I am bound to say that I would not consider myself as a Senator as having been fairly treated with regard to a measure of this importance—and it is a very important measure—if in effect what I am saying here had not received adequate consideration. It could not have received adequate consideration between now and next week. It would not be possible to do it, having regard to the time of the year and the pressures on Ministers, the civil service and everybody. That is not to suit my convenience.

If it was possible to meet early in January, which it normally would be, there would be no difficulty. It is not going to be possible, so it puts the next Stage of this Bill many weeks away. That is why I urge the Members of the House to consider whether it would be possible to take the remaining Stages.

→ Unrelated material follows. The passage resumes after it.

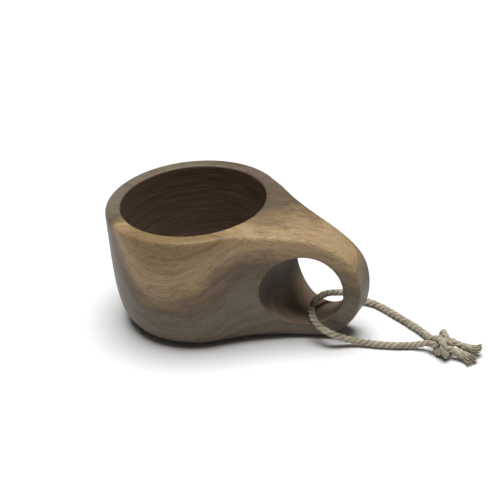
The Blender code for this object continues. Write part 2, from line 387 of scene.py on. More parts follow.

In relation to the request that the remaining Stages of this Bill be taken tonight, I do not believe, having spent so long on Committee Stage, that Report Stage could be dealt with properly. We have not broken since 2 o'clock apart from one short break to enable the Parliamentary Secretary to vote. It is a bad way to deal with such a very important Bill.

In the circumstances I am not pressing the House to take the next Stage but it may be necessary to meet next week. I suggest we adjournsine die.

The next Stage to be taken on the next sitting day.

I am much more concerned about the status of the House with regard to this, doing its duty with regard to legislation, than I am about getting my particular view carried through in any particular amendment. I simply want to be sure that our system has considered points I have thought a lot about in preparation for this debate and then to hear what is said with regard to them. If the Seanad is satisfied that they have been duly considered and should be rejected, that it quite sufficient for me. I am concerned that, purely to convenience a situation, legislation of this importance should not be rushed through. If this was to be the position, I could have done many another type of duty this day and many other days before now.

As I understand it, the next Stage will be taken on the next sitting day and we adjournsine die.

Report Stage ordered for next sitting day.